Problem details: Can the data below be echoed back word for word?

Material provided:
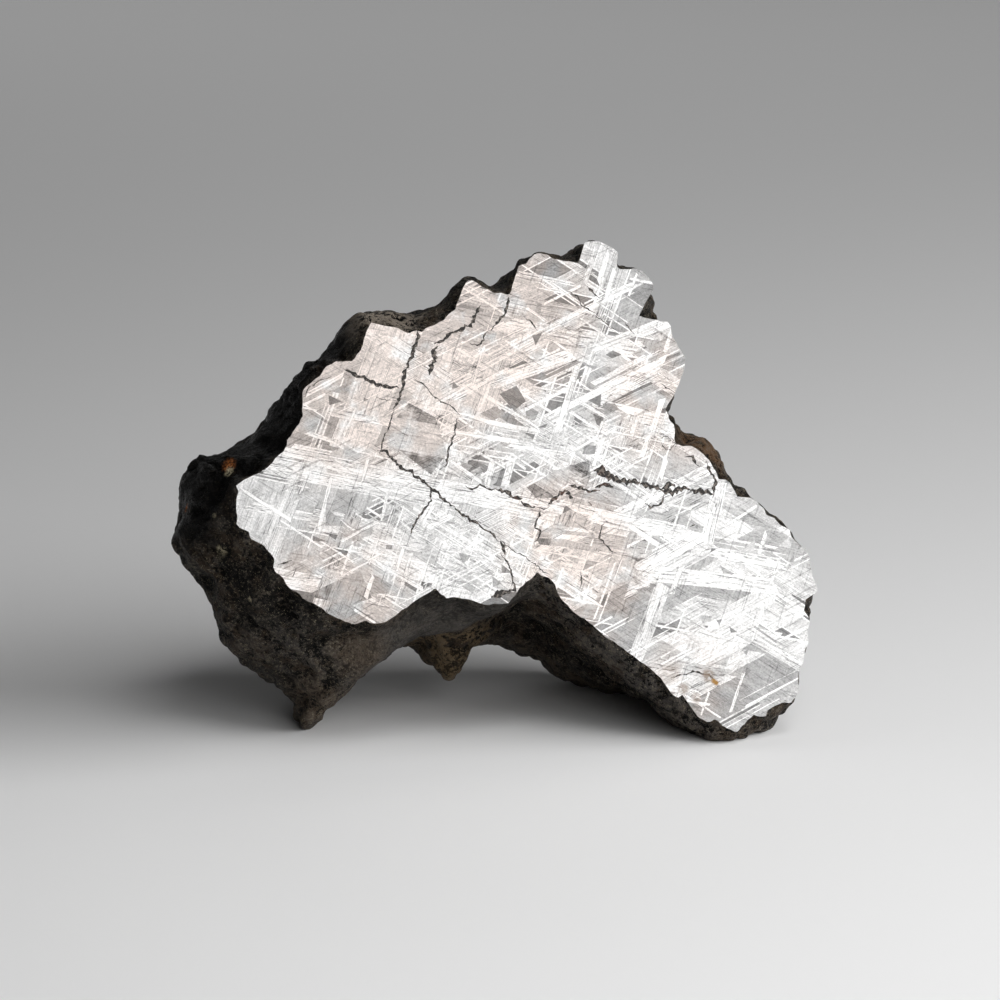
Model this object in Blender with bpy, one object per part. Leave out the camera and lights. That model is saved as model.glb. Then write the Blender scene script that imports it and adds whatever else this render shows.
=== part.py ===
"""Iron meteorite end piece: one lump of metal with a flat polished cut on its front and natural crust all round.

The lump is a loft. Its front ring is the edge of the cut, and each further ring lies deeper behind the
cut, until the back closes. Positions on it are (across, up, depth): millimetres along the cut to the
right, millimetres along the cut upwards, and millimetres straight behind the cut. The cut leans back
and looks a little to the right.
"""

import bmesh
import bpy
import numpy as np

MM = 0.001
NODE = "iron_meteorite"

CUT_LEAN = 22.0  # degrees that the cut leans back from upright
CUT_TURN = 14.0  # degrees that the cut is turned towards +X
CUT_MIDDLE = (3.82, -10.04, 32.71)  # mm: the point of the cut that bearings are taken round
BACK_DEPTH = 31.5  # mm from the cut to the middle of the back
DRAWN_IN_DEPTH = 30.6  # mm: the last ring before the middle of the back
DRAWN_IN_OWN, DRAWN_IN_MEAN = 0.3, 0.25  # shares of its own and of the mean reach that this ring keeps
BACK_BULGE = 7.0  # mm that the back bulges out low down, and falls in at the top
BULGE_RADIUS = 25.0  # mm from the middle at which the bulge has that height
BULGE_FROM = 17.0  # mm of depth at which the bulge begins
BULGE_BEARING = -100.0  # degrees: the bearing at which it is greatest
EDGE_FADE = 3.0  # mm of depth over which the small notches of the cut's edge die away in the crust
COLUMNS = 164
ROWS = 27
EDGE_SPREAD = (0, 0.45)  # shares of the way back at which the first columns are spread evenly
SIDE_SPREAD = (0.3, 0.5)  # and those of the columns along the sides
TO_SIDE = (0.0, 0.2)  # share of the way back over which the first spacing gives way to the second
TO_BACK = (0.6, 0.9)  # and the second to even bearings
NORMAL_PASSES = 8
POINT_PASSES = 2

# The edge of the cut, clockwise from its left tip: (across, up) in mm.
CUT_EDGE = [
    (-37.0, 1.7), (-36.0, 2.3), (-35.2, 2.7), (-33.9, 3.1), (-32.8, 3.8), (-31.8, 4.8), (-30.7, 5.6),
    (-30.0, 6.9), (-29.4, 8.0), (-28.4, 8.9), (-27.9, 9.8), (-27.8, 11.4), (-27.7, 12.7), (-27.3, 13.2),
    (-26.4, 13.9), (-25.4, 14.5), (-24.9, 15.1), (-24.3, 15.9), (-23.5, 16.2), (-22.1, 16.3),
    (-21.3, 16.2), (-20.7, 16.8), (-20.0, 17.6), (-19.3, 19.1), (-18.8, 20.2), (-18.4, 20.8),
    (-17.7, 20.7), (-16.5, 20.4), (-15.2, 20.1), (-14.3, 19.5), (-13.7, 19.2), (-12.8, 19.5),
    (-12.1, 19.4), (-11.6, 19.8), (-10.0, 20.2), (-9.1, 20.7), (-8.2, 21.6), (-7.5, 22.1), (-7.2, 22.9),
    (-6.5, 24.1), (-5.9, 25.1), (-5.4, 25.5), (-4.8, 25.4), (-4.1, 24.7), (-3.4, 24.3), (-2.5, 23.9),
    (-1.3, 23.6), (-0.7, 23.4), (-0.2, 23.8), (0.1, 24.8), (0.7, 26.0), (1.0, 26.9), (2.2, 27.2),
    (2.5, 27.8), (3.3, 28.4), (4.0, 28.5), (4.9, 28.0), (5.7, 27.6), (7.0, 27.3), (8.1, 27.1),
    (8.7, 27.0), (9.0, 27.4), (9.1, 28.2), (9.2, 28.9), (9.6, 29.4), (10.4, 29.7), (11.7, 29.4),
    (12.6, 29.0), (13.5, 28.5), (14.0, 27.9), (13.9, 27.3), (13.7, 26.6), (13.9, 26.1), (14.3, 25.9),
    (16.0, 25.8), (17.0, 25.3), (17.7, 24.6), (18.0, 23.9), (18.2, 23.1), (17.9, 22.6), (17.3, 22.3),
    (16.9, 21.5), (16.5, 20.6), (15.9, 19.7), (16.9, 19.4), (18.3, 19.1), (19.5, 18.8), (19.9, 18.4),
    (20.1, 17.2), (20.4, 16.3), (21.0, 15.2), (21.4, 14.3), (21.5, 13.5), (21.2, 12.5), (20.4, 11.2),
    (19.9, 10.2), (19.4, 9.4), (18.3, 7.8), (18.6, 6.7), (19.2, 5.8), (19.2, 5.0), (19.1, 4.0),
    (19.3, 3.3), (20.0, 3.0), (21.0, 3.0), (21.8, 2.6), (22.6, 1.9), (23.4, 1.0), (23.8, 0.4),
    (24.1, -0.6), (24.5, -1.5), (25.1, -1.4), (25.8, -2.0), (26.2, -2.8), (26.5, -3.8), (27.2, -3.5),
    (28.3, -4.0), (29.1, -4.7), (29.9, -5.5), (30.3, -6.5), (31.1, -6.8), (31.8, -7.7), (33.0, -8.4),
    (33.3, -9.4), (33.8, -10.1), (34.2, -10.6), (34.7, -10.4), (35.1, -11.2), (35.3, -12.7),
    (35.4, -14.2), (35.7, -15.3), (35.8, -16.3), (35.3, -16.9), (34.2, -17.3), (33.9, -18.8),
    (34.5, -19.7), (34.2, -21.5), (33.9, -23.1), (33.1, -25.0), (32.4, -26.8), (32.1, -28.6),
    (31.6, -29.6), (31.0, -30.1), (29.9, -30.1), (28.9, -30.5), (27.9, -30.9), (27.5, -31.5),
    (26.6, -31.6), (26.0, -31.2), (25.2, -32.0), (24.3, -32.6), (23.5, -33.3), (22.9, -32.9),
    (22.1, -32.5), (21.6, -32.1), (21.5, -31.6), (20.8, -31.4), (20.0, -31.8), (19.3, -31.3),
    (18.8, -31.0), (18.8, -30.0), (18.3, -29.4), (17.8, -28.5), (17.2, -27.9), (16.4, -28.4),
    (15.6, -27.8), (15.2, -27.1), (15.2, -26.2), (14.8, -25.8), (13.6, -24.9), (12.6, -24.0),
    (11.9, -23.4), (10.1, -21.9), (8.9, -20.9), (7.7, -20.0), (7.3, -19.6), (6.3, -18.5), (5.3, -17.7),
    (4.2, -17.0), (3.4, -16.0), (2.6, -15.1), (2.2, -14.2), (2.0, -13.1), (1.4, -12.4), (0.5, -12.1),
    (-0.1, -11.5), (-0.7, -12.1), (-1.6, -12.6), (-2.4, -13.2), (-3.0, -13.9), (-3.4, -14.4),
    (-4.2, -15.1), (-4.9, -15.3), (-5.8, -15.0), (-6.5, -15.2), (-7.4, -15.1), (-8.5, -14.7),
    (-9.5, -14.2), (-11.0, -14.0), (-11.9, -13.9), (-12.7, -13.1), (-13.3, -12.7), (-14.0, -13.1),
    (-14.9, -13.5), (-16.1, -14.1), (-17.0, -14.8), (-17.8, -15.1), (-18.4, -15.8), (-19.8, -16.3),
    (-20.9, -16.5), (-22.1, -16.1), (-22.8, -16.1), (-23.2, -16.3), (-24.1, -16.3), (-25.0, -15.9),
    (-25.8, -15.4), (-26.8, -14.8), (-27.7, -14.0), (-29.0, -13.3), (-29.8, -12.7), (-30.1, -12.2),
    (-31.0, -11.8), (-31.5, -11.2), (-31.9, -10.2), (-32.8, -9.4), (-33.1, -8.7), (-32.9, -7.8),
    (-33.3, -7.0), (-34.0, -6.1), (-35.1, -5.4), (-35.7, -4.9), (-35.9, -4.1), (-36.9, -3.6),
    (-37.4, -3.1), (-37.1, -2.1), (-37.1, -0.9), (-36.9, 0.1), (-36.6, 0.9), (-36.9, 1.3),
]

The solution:
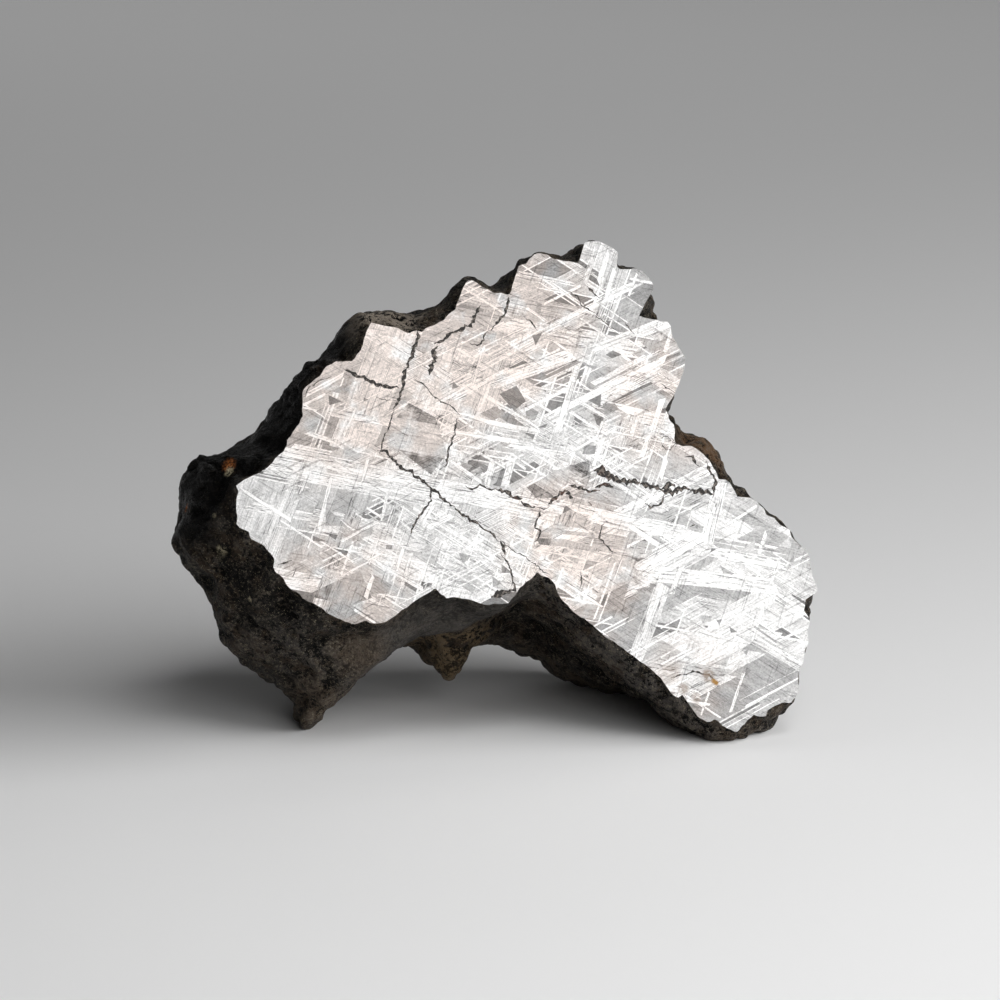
Model this object in Blender with bpy, one object per part. Leave out the camera and lights. That model is saved as model.glb. Then write the Blender scene script that imports it and adds whatever else this render shows.
=== part.py ===
"""Iron meteorite end piece: one lump of metal with a flat polished cut on its front and natural crust all round.

The lump is a loft. Its front ring is the edge of the cut, and each further ring lies deeper behind the
cut, until the back closes. Positions on it are (across, up, depth): millimetres along the cut to the
right, millimetres along the cut upwards, and millimetres straight behind the cut. The cut leans back
and looks a little to the right.
"""

import bmesh
import bpy
import numpy as np

MM = 0.001
NODE = "iron_meteorite"

CUT_LEAN = 22.0  # degrees that the cut leans back from upright
CUT_TURN = 14.0  # degrees that the cut is turned towards +X
CUT_MIDDLE = (3.82, -10.04, 32.71)  # mm: the point of the cut that bearings are taken round
BACK_DEPTH = 31.5  # mm from the cut to the middle of the back
DRAWN_IN_DEPTH = 30.6  # mm: the last ring before the middle of the back
DRAWN_IN_OWN, DRAWN_IN_MEAN = 0.3, 0.25  # shares of its own and of the mean reach that this ring keeps
BACK_BULGE = 7.0  # mm that the back bulges out low down, and falls in at the top
BULGE_RADIUS = 25.0  # mm from the middle at which the bulge has that height
BULGE_FROM = 17.0  # mm of depth at which the bulge begins
BULGE_BEARING = -100.0  # degrees: the bearing at which it is greatest
EDGE_FADE = 3.0  # mm of depth over which the small notches of the cut's edge die away in the crust
COLUMNS = 164
ROWS = 27
EDGE_SPREAD = (0, 0.45)  # shares of the way back at which the first columns are spread evenly
SIDE_SPREAD = (0.3, 0.5)  # and those of the columns along the sides
TO_SIDE = (0.0, 0.2)  # share of the way back over which the first spacing gives way to the second
TO_BACK = (0.6, 0.9)  # and the second to even bearings
NORMAL_PASSES = 8
POINT_PASSES = 2

# The edge of the cut, clockwise from its left tip: (across, up) in mm.
CUT_EDGE = [
    (-37.0, 1.7), (-36.0, 2.3), (-35.2, 2.7), (-33.9, 3.1), (-32.8, 3.8), (-31.8, 4.8), (-30.7, 5.6),
    (-30.0, 6.9), (-29.4, 8.0), (-28.4, 8.9), (-27.9, 9.8), (-27.8, 11.4), (-27.7, 12.7), (-27.3, 13.2),
    (-26.4, 13.9), (-25.4, 14.5), (-24.9, 15.1), (-24.3, 15.9), (-23.5, 16.2), (-22.1, 16.3),
    (-21.3, 16.2), (-20.7, 16.8), (-20.0, 17.6), (-19.3, 19.1), (-18.8, 20.2), (-18.4, 20.8),
    (-17.7, 20.7), (-16.5, 20.4), (-15.2, 20.1), (-14.3, 19.5), (-13.7, 19.2), (-12.8, 19.5),
    (-12.1, 19.4), (-11.6, 19.8), (-10.0, 20.2), (-9.1, 20.7), (-8.2, 21.6), (-7.5, 22.1), (-7.2, 22.9),
    (-6.5, 24.1), (-5.9, 25.1), (-5.4, 25.5), (-4.8, 25.4), (-4.1, 24.7), (-3.4, 24.3), (-2.5, 23.9),
    (-1.3, 23.6), (-0.7, 23.4), (-0.2, 23.8), (0.1, 24.8), (0.7, 26.0), (1.0, 26.9), (2.2, 27.2),
    (2.5, 27.8), (3.3, 28.4), (4.0, 28.5), (4.9, 28.0), (5.7, 27.6), (7.0, 27.3), (8.1, 27.1),
    (8.7, 27.0), (9.0, 27.4), (9.1, 28.2), (9.2, 28.9), (9.6, 29.4), (10.4, 29.7), (11.7, 29.4),
    (12.6, 29.0), (13.5, 28.5), (14.0, 27.9), (13.9, 27.3), (13.7, 26.6), (13.9, 26.1), (14.3, 25.9),
    (16.0, 25.8), (17.0, 25.3), (17.7, 24.6), (18.0, 23.9), (18.2, 23.1), (17.9, 22.6), (17.3, 22.3),
    (16.9, 21.5), (16.5, 20.6), (15.9, 19.7), (16.9, 19.4), (18.3, 19.1), (19.5, 18.8), (19.9, 18.4),
    (20.1, 17.2), (20.4, 16.3), (21.0, 15.2), (21.4, 14.3), (21.5, 13.5), (21.2, 12.5), (20.4, 11.2),
    (19.9, 10.2), (19.4, 9.4), (18.3, 7.8), (18.6, 6.7), (19.2, 5.8), (19.2, 5.0), (19.1, 4.0),
    (19.3, 3.3), (20.0, 3.0), (21.0, 3.0), (21.8, 2.6), (22.6, 1.9), (23.4, 1.0), (23.8, 0.4),
    (24.1, -0.6), (24.5, -1.5), (25.1, -1.4), (25.8, -2.0), (26.2, -2.8), (26.5, -3.8), (27.2, -3.5),
    (28.3, -4.0), (29.1, -4.7), (29.9, -5.5), (30.3, -6.5), (31.1, -6.8), (31.8, -7.7), (33.0, -8.4),
    (33.3, -9.4), (33.8, -10.1), (34.2, -10.6), (34.7, -10.4), (35.1, -11.2), (35.3, -12.7),
    (35.4, -14.2), (35.7, -15.3), (35.8, -16.3), (35.3, -16.9), (34.2, -17.3), (33.9, -18.8),
    (34.5, -19.7), (34.2, -21.5), (33.9, -23.1), (33.1, -25.0), (32.4, -26.8), (32.1, -28.6),
    (31.6, -29.6), (31.0, -30.1), (29.9, -30.1), (28.9, -30.5), (27.9, -30.9), (27.5, -31.5),
    (26.6, -31.6), (26.0, -31.2), (25.2, -32.0), (24.3, -32.6), (23.5, -33.3), (22.9, -32.9),
    (22.1, -32.5), (21.6, -32.1), (21.5, -31.6), (20.8, -31.4), (20.0, -31.8), (19.3, -31.3),
    (18.8, -31.0), (18.8, -30.0), (18.3, -29.4), (17.8, -28.5), (17.2, -27.9), (16.4, -28.4),
    (15.6, -27.8), (15.2, -27.1), (15.2, -26.2), (14.8, -25.8), (13.6, -24.9), (12.6, -24.0),
    (11.9, -23.4), (10.1, -21.9), (8.9, -20.9), (7.7, -20.0), (7.3, -19.6), (6.3, -18.5), (5.3, -17.7),
    (4.2, -17.0), (3.4, -16.0), (2.6, -15.1), (2.2, -14.2), (2.0, -13.1), (1.4, -12.4), (0.5, -12.1),
    (-0.1, -11.5), (-0.7, -12.1), (-1.6, -12.6), (-2.4, -13.2), (-3.0, -13.9), (-3.4, -14.4),
    (-4.2, -15.1), (-4.9, -15.3), (-5.8, -15.0), (-6.5, -15.2), (-7.4, -15.1), (-8.5, -14.7),
    (-9.5, -14.2), (-11.0, -14.0), (-11.9, -13.9), (-12.7, -13.1), (-13.3, -12.7), (-14.0, -13.1),
    (-14.9, -13.5), (-16.1, -14.1), (-17.0, -14.8), (-17.8, -15.1), (-18.4, -15.8), (-19.8, -16.3),
    (-20.9, -16.5), (-22.1, -16.1), (-22.8, -16.1), (-23.2, -16.3), (-24.1, -16.3), (-25.0, -15.9),
    (-25.8, -15.4), (-26.8, -14.8), (-27.7, -14.0), (-29.0, -13.3), (-29.8, -12.7), (-30.1, -12.2),
    (-31.0, -11.8), (-31.5, -11.2), (-31.9, -10.2), (-32.8, -9.4), (-33.1, -8.7), (-32.9, -7.8),
    (-33.3, -7.0), (-34.0, -6.1), (-35.1, -5.4), (-35.7, -4.9), (-35.9, -4.1), (-36.9, -3.6),
    (-37.4, -3.1), (-37.1, -2.1), (-37.1, -0.9), (-36.9, 0.1), (-36.6, 0.9), (-36.9, 1.3),
]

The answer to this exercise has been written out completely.